— Materials provided —
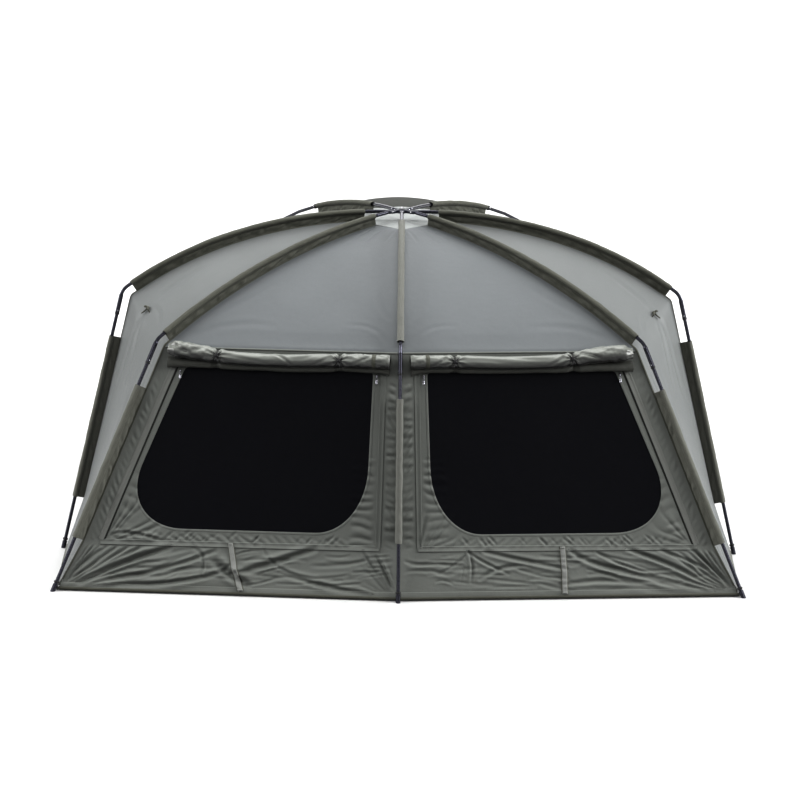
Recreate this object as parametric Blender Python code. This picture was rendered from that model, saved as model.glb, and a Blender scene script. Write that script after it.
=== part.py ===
"""Seven-pole hub bivvy tent: external poles in sleeves, roof and wall panels, two front windows.

Metres, +Z up, the ground at zero. -Y is the front, +X the right seen from the front.
Every pole lies in a vertical plane through the hub, so its line is drawn as (radius, height),
and all the shapes are drawn about the hub's axis before they move to their place.
"""

import math

import bmesh
import bpy
from mathutils import Vector

# Driving dimensions
HUB_HEIGHT = 2.0
HUB_PLACE = Vector((0.0, -0.1289, 0.0))
HUB_ARM_START = 0.100
POLE_RADIUS = 0.010
SOCKET_RADIUS = 0.0125
SOCKET_LENGTH = 0.14
ELBOW_RADIUS = 0.09
FOOT_RADIUS = 0.0135
FOOT_LENGTH = 0.045
POLE_SIDES = 12
SLEEVE_SIDES = 8
ROOF_STEPS = 8
ELBOW_STEPS = 5
FABRIC = 0.003
FIN_DEPTH = 0.055
SEAM_GAP = 0.0003
CROWN_MARGIN = 0.010
LEG_SLEEVE_START = 0.285
LEG_SLEEVE_STOP = 0.33
HEM_OFFSET = 0.020
HOLLOW = {"rear": -0.44}
USUAL_HOLLOW = 0.10

# Azimuth from the front, corner radius and height, foot radius, slope at the hub and at the corner,
# and the radii at which the roof sleeve starts and ends
POLES = {
    "front_centre": (0.0, 1.17, 1.39, 1.50, -10.0, -46.0, 0.235, 1.14),
    "front_right": (55.4, 1.690, 1.386, 2.387, -8.0, -34.0, 0.20, 1.643),
    "side_right": (75.0, 1.7165, 1.577, 2.112, 3.0, -34.5, 0.235, 1.663),
    "rear_right": (150.0, 1.70, 1.71, 2.03, 2.0, -21.0, 0.36, 1.11),
    "rear_left": (-150.0, 1.70, 1.71, 2.03, 2.0, -21.0, 0.36, 1.11),
    "side_left": (-75.0, 1.7165, 1.577, 2.112, 3.0, -34.5, 0.235, 1.663),
    "front_left": (-55.4, 1.690, 1.386, 2.387, -8.0, -34.0, 0.20, 1.643),
}

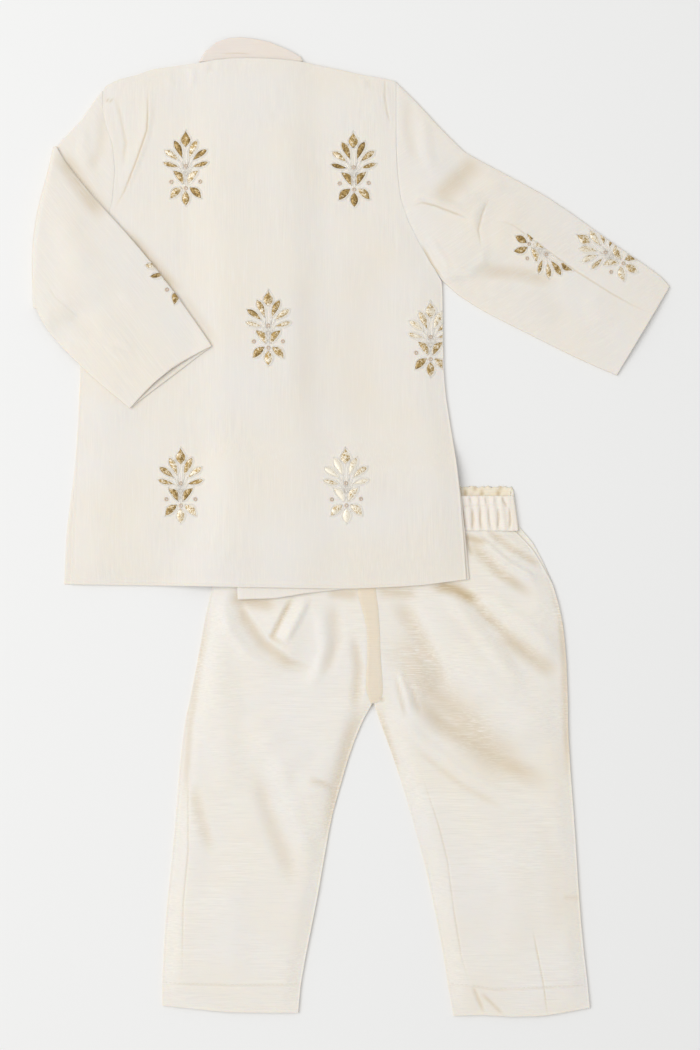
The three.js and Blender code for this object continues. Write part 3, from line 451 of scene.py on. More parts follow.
class SherwaniStage(bpy.types.PropertyGroup):
    """Table, light and camera"""
    table: bpy.props.FloatVectorProperty(
        name="Table", description="Pale table top", subtype="COLOR", default=linear("#F4F4F3"))
    view_height: bpy.props.FloatProperty(
        name="View", description="Height of the picture on the table", unit="LENGTH", default=840 * MM)
    camera_height: bpy.props.FloatProperty(
        name="Camera", description="Height of the camera above the table", unit="LENGTH", default=2.2)
    fill: bpy.props.FloatProperty(
        name="Fill", description="Strength of the light from all round", default=0.59)
    key: bpy.props.FloatProperty(
        name="Key", description="Power of the wide soft box", unit="POWER", default=46)


def add_node(tree, kind, links=None, **settings):
    """Adds a node with its settings, and with values or links on its sockets."""
    node = tree.nodes.new(kind)
    for name, value in settings.items():
        setattr(node, name, value)
    for socket, value in (links or {}).items():
        if isinstance(value, bpy.types.NodeSocket):
            tree.links.new(value, node.inputs[socket])
        else:
            node.inputs[socket].default_value = value
    return node


def new_material(name):
    """An empty node material."""
    material = bpy.data.materials.new(name)
    material.use_nodes = True
    material.node_tree.nodes.clear()
    return material, material.node_tree


def mix_colours(tree, factor, first, second):
    """The mix of two colours."""
    node = add_node(tree, "ShaderNodeMix", {"Factor": factor}, data_type="RGBA")
    for socket, value in ((node.inputs[6], first), (node.inputs[7], second)):
        if isinstance(value, bpy.types.NodeSocket):
            tree.links.new(value, socket)
        else:
            socket.default_value = (*value, 1)
    return node.outputs[2]


def band_scale(spacing):
    """Scale of a wave texture whose bands lie that far apart."""
    return math.pi / 10 / spacing


# The look of a silk: its colour, grain, slubs and gloss
Silk = namedtuple("Silk", "name colour grain slub_width slub_length slub_tone gap_tone roughness sheen glow")


def slub_noise(tree, place, along, look):
    """Noise drawn out along the grain, and the thick places in the yarn that it gives in patches."""
    stretch = (1 / look.slub_width, 1 / look.slub_length, 1 / look.slub_width)
    slub_place = add_node(tree, "ShaderNodeMapping", {"Vector": along, "Scale": stretch}).outputs[0]
    slubs = add_node(tree, "ShaderNodeTexNoise", {"Vector": slub_place, "Scale": 1, "Detail": 3,
                                                  "Roughness": 0.6}).outputs[0]
    patches = add_node(tree, "ShaderNodeTexNoise", {"Vector": place, "Scale": 24, "Detail": 1}).outputs[0]
    lines = add_node(tree, "ShaderNodeMapRange", {"Value": slubs, "From Min": 0.46, "From Max": 0.68})
    uneven = add_node(tree, "ShaderNodeMapRange", {"Value": patches, "From Min": 0.35, "From Max": 0.65})
    slub_lines = add_node(tree, "ShaderNodeMath", {0: lines.outputs[0], 1: uneven.outputs[0]},
                          operation="MULTIPLY").outputs[0]
    return slubs, slub_lines


def weave_height(tree, along, spacing):
    """Height of the threads that run both ways."""
    bands = band_scale(spacing)
    waves = [add_node(tree, "ShaderNodeTexWave", {"Vector": along, "Scale": bands, "Distortion": 0.6,
                                                  "Detail Scale": 2}, bands_direction=way).outputs[1]
             for way in ("X", "Y")]
    return add_node(tree, "ShaderNodeMath", {0: waves[0], 1: waves[1]}, operation="MAXIMUM").outputs[0]


def silk_ground(tree, place, slubs, look):
    """The silk's own colour, warmer and cooler in blotches, and toned where the yarn is thin."""
    blotches = add_node(tree, "ShaderNodeTexNoise", {"Vector": place, "Scale": 13, "Detail": 2}).outputs[0]
    warm = [look.colour[0] * 1.005, look.colour[1] * 0.99, look.colour[2] * 0.955]
    cool = [look.colour[0] * 0.985, look.colour[1] * 0.995, look.colour[2] * 1.015]
    spread = add_node(tree, "ShaderNodeMapRange", {"Value": blotches, "From Min": 0.35, "From Max": 0.65})
    tint = mix_colours(tree, spread.outputs[0], cool, warm)
    gaps = add_node(tree, "ShaderNodeMapRange", {"Value": slubs, "From Min": 0.46, "From Max": 0.3})
    return mix_colours(tree, gaps.outputs[0], tint, [value * look.gap_tone for value in look.colour])


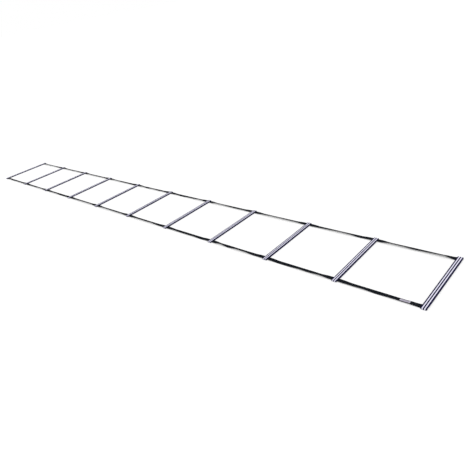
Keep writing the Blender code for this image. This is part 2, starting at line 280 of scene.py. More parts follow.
# %% [markdown]
# ## Modelling helpers
# An operator acts on whatever is selected, and the frame arrives with everything selected.
# So a helper that uses one first clears the selection. A bench tool is only as good as its
# grip: `editing` opens one piece in edit mode, and `pick` takes edges by a test on where
# they lie, the way a hand would click on them. A direction runs mostly, wholly or barely
# along an axis by its share of it, and a small round takes two or three steps.
# %% Helpers for adding, picking and rounding
MOSTLY = 0.9
WHOLLY = 0.99
BARELY = 0.1
COARSE = 2
FINE = 3


def choose(*pieces):
    """Select some objects and nothing else, and make the first one active."""
    bpy.ops.object.select_all(action="DESELECT")
    for piece in pieces:
        piece.select_set(True)
    bpy.context.view_layer.objects.active = pieces[0]


def block(name, low, high):
    """Add a cube that fills the room between two corners."""
    low, high = Vector(low), Vector(high)
    bpy.ops.object.select_all(action="DESELECT")
    bpy.ops.mesh.primitive_cube_add(size=1, location=(low + high) / 2, scale=high - low)
    piece = bpy.context.object
    piece.name = name
    bpy.ops.object.transform_apply()
    return piece


@contextlib.contextmanager
def editing(piece, mode="EDGE"):
    """Edit one piece, starting with nothing picked."""
    choose(piece)
    bpy.ops.object.mode_set(mode="EDIT")
    bpy.ops.mesh.select_mode(type=mode)
    bpy.ops.mesh.select_all(action="DESELECT")
    yield
    bpy.ops.object.mode_set(mode="OBJECT")


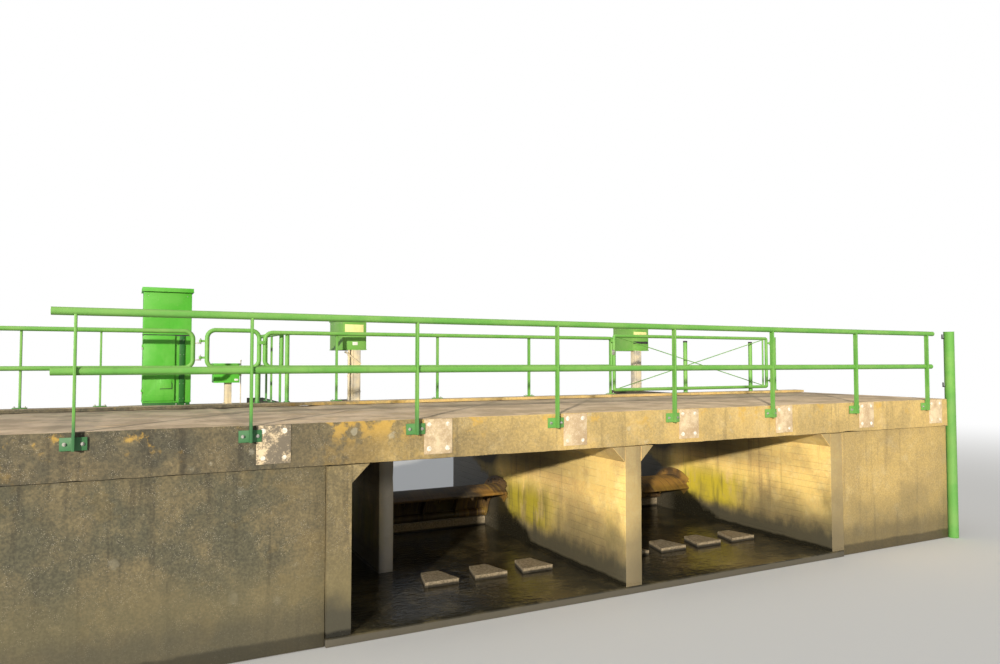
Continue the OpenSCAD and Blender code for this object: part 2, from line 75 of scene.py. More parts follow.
# %% Camera
SENSOR_WIDTH, LENS = 36, 26.64
STAND = (-5.969, -9.479, 3.016)
TURN, RISE = math.radians(27.069), math.radians(2.23)
camera_data = bpy.data.cameras.new("camera")
camera_data.sensor_width, camera_data.lens = SENSOR_WIDTH, LENS
camera = bpy.data.objects.new("camera", camera_data)
flat = math.cos(RISE)
gaze = Vector((math.sin(TURN) * flat, math.cos(TURN) * flat, math.sin(RISE)))
camera.location = at(*STAND)
camera.rotation_euler = gaze.to_track_quat("-Z", "Y").to_euler()
bpy.context.scene.collection.objects.link(camera)
bpy.context.scene.camera = camera
print("camera at", [round(v, 3) for v in camera.location])

# %% [markdown]
# A low key light from the left, behind the camera, throws the deck's shadow across the
# bay walls as in the picture. A broad light from above keeps the shaded sides readable.
# A lamp near by would light the left end more than the right, so both are far away.

# %% Lights
scene = bpy.context.scene
scene.view_settings.view_transform = "Standard"


def sun(name, towards, strength, spread, colour):
    """A distant lamp that shines along towards, from a disc of spread degrees."""
    lamp = bpy.data.lights.new(name, "SUN")
    lamp.energy, lamp.angle, lamp.color = strength, math.radians(spread), colour
    holder = bpy.data.objects.new(name, lamp)
    holder.rotation_euler = Vector(towards).to_track_quat("-Z", "Y").to_euler()
    scene.collection.objects.link(holder)


sun("key", towards=(0.85, 1.0, -0.27), strength=4.5, spread=1.6, colour=(1.0, 0.92, 0.80))
sun("sky_glow", towards=(0.25, 0.3, -1.0), strength=0.75, spread=70, colour=(0.95, 0.98, 1.0))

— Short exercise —
Exactly repeat the lines above, from the opening line through the one with "two front windows.", and include nothing else.

— Answer below —
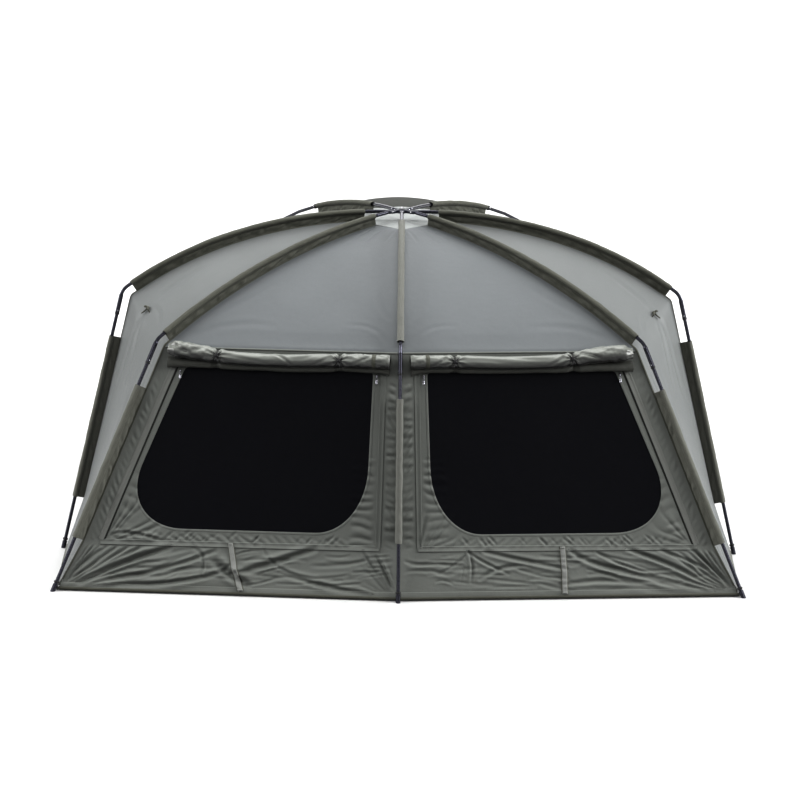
Recreate this object as parametric Blender Python code. This picture was rendered from that model, saved as model.glb, and a Blender scene script. Write that script after it.
=== part.py ===
"""Seven-pole hub bivvy tent: external poles in sleeves, roof and wall panels, two front windows.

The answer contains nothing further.